To Anastasia and Anonymous #1: Knowing your subject alone will ~never~ be enough. Those not knowledgeable of their industry will end up as mere wage earners in the same. - TL
Our CC operates with state resources that are mostly allocated using an averaging formula rather than current enrollment, which must make the budget planning process fairly rational. I can't imagine one where you might not be able to cover regular faculty salaries at the end of September if your "yield" for fall was well short of expectations. Goodbye new hire!
(Yes, I know state budgets are notorious for fluctuating with the business cycle.

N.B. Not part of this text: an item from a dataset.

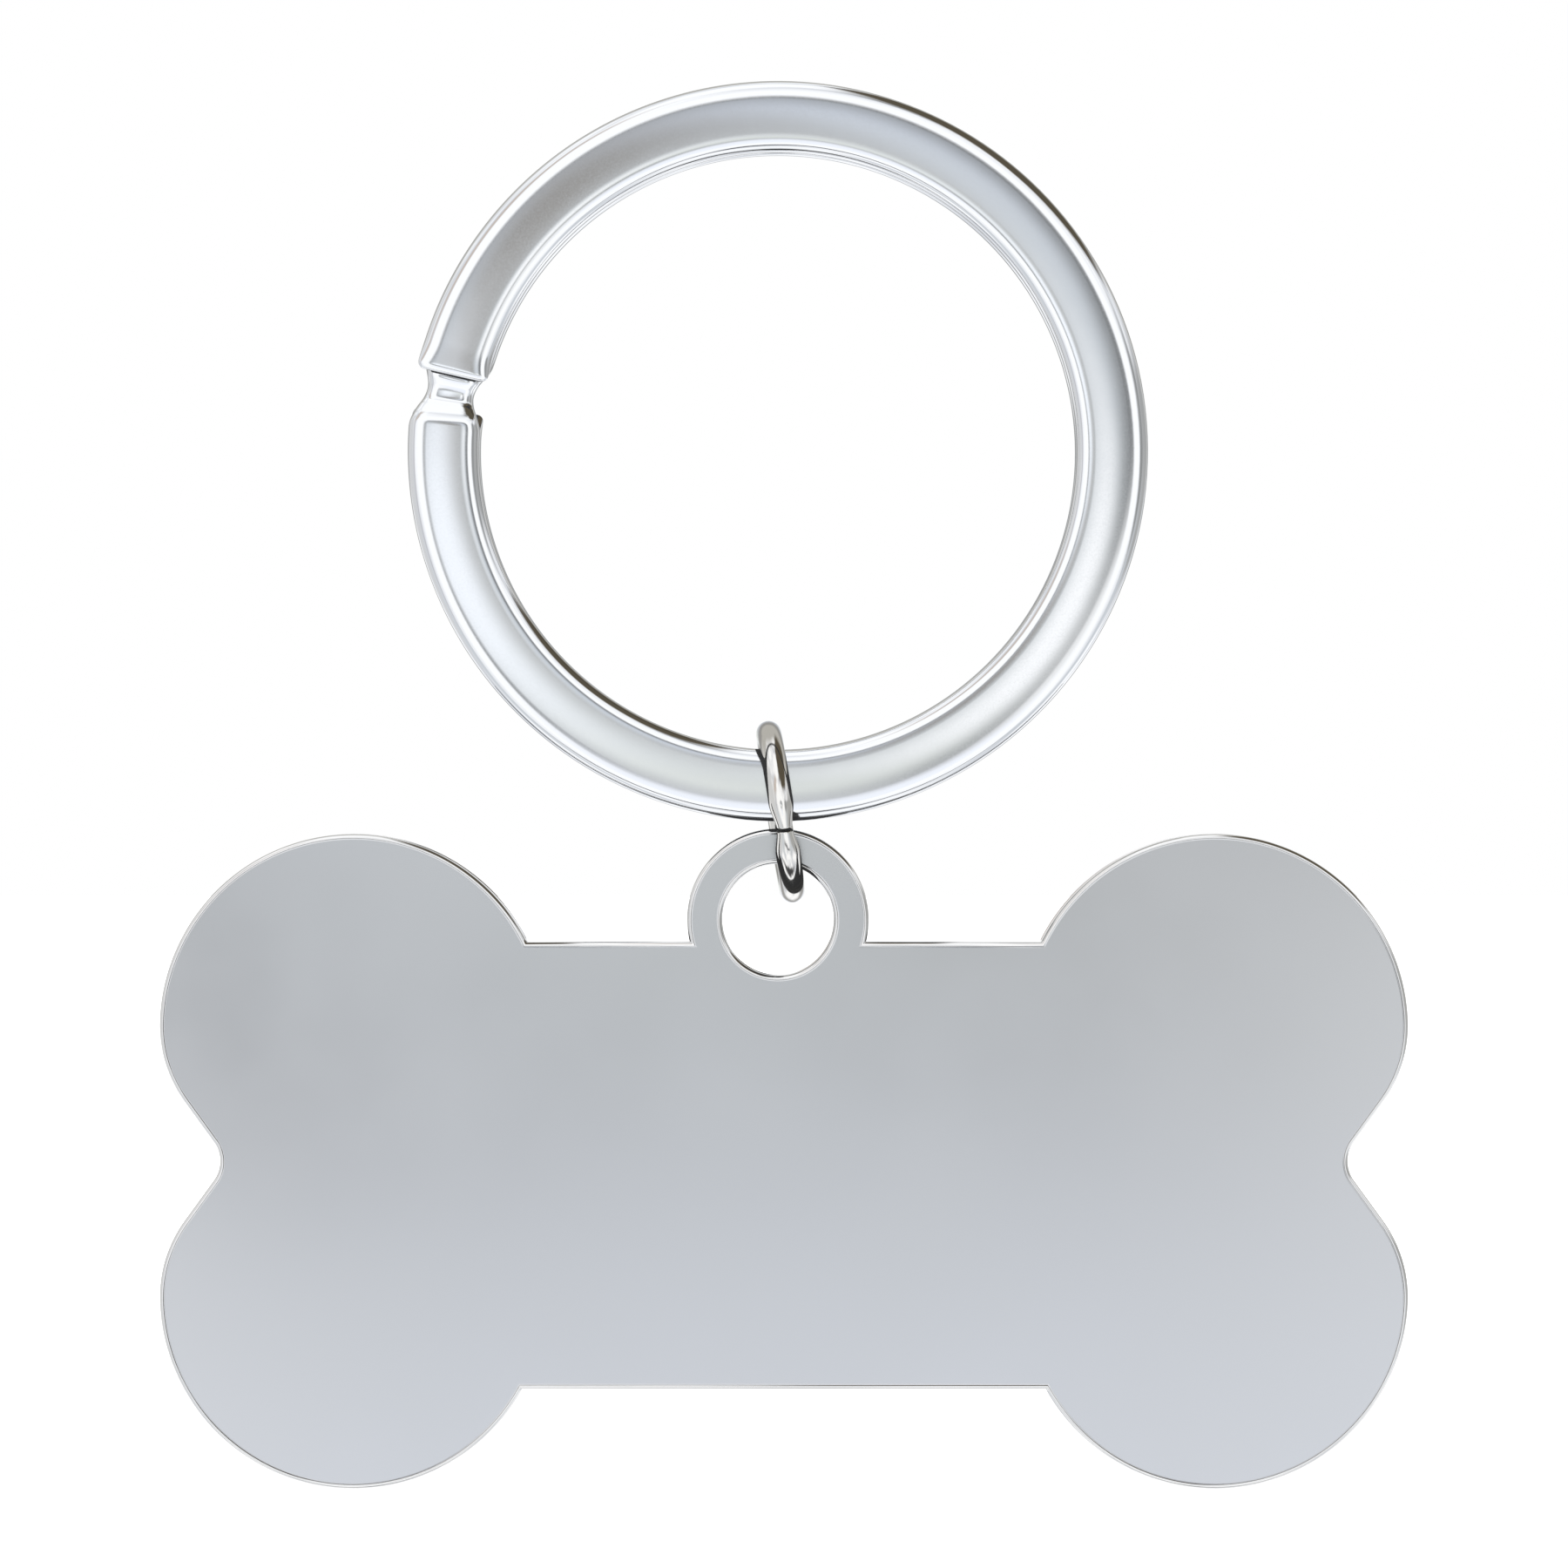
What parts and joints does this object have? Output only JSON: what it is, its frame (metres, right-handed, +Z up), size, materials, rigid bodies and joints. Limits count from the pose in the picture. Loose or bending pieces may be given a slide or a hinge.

I've lost count of the number of recession cut backs I've seen in my career, and I expect good managers to plan for those contingencies.)
Our college also builds all f-t faculty and staff salaries into the base budget. The parts that fluctuate with enrollment are the parts you would expect to vary with enrollment, such as adjuncts. The number of f-t lines for faculty or staff also depend on enrollment, but only on a much longer time scale than an annual budget.
The debates among researchers correspond to the distribution of TA resources, which map fairly directly to undergraduate enrollments, particularly classes that have large TA needs. Chemistry, for example, has a lot of TAs and they work the hardest among all TAs. English also has a lot, and they work hard too. There are many fewer TAs over in engineering (approx a factor of 1/5 per department vs chem or English).
This works well in terms of staffing the labs, writing sections, etc. It fails, though, when the same administrators who allocate these resources ask (genuinely!) why the graduate programs in chemistry or English seem to be larger than those in engineering.
I agree with prev posts about why this is a good question. It shows that you (the candidate) are thinking about the many ways that a job as a professor is different from being a grad student.
I think it makes good sense to have some checks on new courses. First, it's inefficient to add new courses simply to add new courses; they should have a curricular purpose. Unfortunately, the funding model discussed seems to work against curricular thinking.
And in the business world, you MIGHT be able to open a fast food place just up from a McD's, but the McD corp supposedly wouldn't sell another McD franchise if it might send the first under. And then there's all sorts of ways that businesses push zoning stuff to prevent competition. Rich companies do that quite successfully sometimes. (Heck, even Walmart gets prevented sometimes.)